Author information
1Section of Gastroenterology, Boston Medical Center, Boston University School of Medicine, Boston, Massachusetts, USA.
2Biostatistics and Epidemiology Data Analytics Center, Boston University School of Public Health, Boston, Massachusetts, USA.
3Department of Radiology and Radiological Services, Vanderbilt University Medical Center, Nashville, Tennessee, USA.
4Section of Gerontology and Geriatric Medicine, Wake Forest University School of Medicine, Winston-Salem, North Carolina, USA.
5Division of Gastroenterology and Hepatology, Northwestern University Feinberg School of Medicine, Chicago, Illinois, USA.
6Department of Preventive Medicine, Northwestern University Feinberg School of Medicine, Chicago, Illinois, USA.
7Department of Computer Science, Vanderbilt University School of Engineering, Nashville, Tennessee, USA.
8Section of Cardiology, Department of Medicine, Boston Medical Center/Boston University School of Medicine, and Epidemiology, Boston University School of Public Health, Boston, Massachusetts, USA.
Abstract
Background and aims: NAFLD strongly associates with cardiovascular disease (CVD) risk factors; however, the association between NAFLD and incident CVD, CVD-related mortality, incident cancer, and all-cause mortality is unclear.
Approach and results: We included 10,040 participants from the Framingham Heart Study, the Coronary Artery Risk Development in Young Adults Study, and the Multi-ethnic Study of Atherosclerosis to assess the longitudinal association between liver fat (defined on CT) and incident CVD, CVD-related mortality, incident cancer, and all-cause mortality. We performed multivariable-adjusted Cox regression models including age, sex, diabetes, systolic blood pressure, alcohol use, smoking, HDL, triglycerides, and body mass index at baseline or time-varying covariates. The average age was 51.3±3.3 years and 50.6% were women. Hepatic steatosis was associated with all-cause mortality after 12.7 years of mean follow-up when adjusting for baseline CVD risk factors, including body mass index (HR: 1.21, 1.04-1.40); however, the results were attenuated when utilizing time-varying covariates. The association between hepatic steatosis and incident CVD was not statistically significant after we accounted for body mass index in models considering baseline covariates or time-varying covariates. We observed no association between hepatic steatosis and CVD-related mortality or incident cancer.

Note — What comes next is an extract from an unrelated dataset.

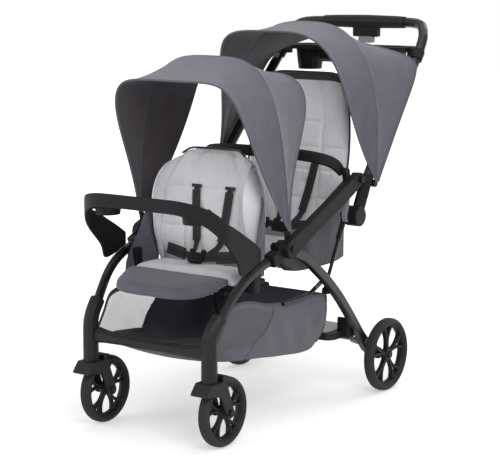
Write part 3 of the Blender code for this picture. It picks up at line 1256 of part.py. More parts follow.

Conclusions: In this large, multicohort study of participants with CT-defined hepatic steatosis, accounting for change in CVD risk factors over time attenuated associations between liver fat and overall mortality or incident CVD. Our work highlights the need to consider concurrent cardiometabolic disease when determining associations between NAFLD and CVD and mortality outcomes.